Now what is the solution? Simple. Live a life of the spirit. Where there is no discrimination. Where the "beautiful" and "ugly" are neither beautiful nor ugly, but sentient beings filled with emptiness. Where the superficial does not count. Only then will true compassion be possible, for compassion is not real if it is only reserved for what is considered to be "beautiful". If it does, it becomes ugly.
The Master doesn't take sides;
She welcomes both saints and sinners.
(Te-Tao Ching(Tao Te Ching), Chapter 5)
This passage takes the idea of non-discrimination a step further. It deals with tolerance. What it is in fact saying is that one should not judge people according to their spiritual development, nor according to the rights or wrongs they have done.
You have probably read those headlines which emphasize that so many "innocent" people have died in some terrible war somewhere.
Is it worse when "innocent" rather than "guilty" people die? Or to go one step further: Is death for the less innocent more justifiable? Are the lives of the innocent worth more than the lives of the guilty? To take it another step further: Is there such a thing as a justifiable death for the guilty?
If your answer is yes to the last question, you may probably agree with millions of people arguing for the death penalty, or who even propose televised executions. Many movies also work on this ingredient of vengeance against the guilty. They would manipulate audiences into actually enjoying it when guilty villains get their "just punishment" in the form of being murdered by a "righteous hero".
Does our enjoyment of the deaths of the guilty bring out the worst or the best in us? Are people, who vie to eye-witness murderers being executed, part of the solution, or part of the problem?
The cry for no tolerance easily becomes a cry for no mercy. Make no mistake: it is essential to maintain law and order. Real peace is not possible without it. But neither is peace possible without mercy, which is the basic ingredient of forgiveness and compassion, the true basis of a civilized society. We may take sides against crime, but we should be careful that we do not take sides against the "sinners".
In our effort to establish law and order, we could easily become as cruel and inhuman as the criminal, and in the process destroy the very basis of civilization, which is compassion and wisdom.

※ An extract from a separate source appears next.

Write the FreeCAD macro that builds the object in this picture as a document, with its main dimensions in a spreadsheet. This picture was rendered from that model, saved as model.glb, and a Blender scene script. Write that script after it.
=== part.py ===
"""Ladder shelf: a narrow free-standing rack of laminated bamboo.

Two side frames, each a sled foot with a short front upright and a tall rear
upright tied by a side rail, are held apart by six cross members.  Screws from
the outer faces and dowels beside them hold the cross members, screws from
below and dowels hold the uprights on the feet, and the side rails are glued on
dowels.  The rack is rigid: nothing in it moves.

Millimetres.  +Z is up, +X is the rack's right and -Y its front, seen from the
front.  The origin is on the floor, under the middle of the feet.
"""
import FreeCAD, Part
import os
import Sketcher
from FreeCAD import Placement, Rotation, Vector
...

The supreme good is like water, which nourishes all things without trying to. It is content with the low places that people disdain. Thus it is like the Tao.
(Te-Tao Ching(Tao Te Ching), Chapter 8)
I do not know how many times I have read and quoted this text, because it expresses almost perfectly what I feel about humility. It is so clear, isn't it? Humility is not something negative, but it is a source of tremendous power.
It is an amazing text, for it is one of those texts that seem to change with your own development. Every time I read it, it seems to acquire new meaning.
The first thing that strikes me when I read it now is that the "supreme good ... nourishes ...all things". It does not discriminate.
The second thing is that it does so "without trying". It is effortless, for it is part of its nature. It is very true, isn't it? When you first try to be "better", it can easily feel a bit contrived. It should not upset you too much. If you have lived an egocentric life for a long time, being compassionate will not come "naturally" to you at first. What this actually means is that your emotions will clash with or object to what you are doing at first. Do not let that worry you too much. Compassion is first and foremost a commitment, isn't it? Your emotions and the "natural" part will follow sooner or later, often later if you have been a hardened egotist. If you are willing to suffer in the process, you will have an even better chance. Remember: Being truly compassionate starves the ego, and the ego gives you hell in the process.
The third line of this passage explains a tremendous quality of compassion:
It is content with the low places that people disdain.
Now, again, being in "low places" is painful to someone who has been craving for attention and recognition. It is torture to someone dependent on status. If you are truly compassionate, you will be willing to lose status for the sake of serving others. You will get into a position or situations "people disdain". It would be something your family might beg you not to mention when friends come for dinner. It would not be anything that could put people in awe of your qualities or commitment. It would be something they could find nauseating. They might not even want to know you because of this. You might even lose your chances of promotion because of it.
The amazing quality of true compassion lies in the third word of the line: "content". Not only is the truly compassionate person willing to do something other people disdain, but she is "content" to do so. Contentment is a strong word. That is what so many materialists or idealists search for in vain, for the more you have, the less contented you seem to be as an egoist. True compassion allows you to live with contentment as a social outcast.
The implications of this passage are tremendous. This contentment would only be possible if you have rid yourself of your ego and have become independent of the opinion of society.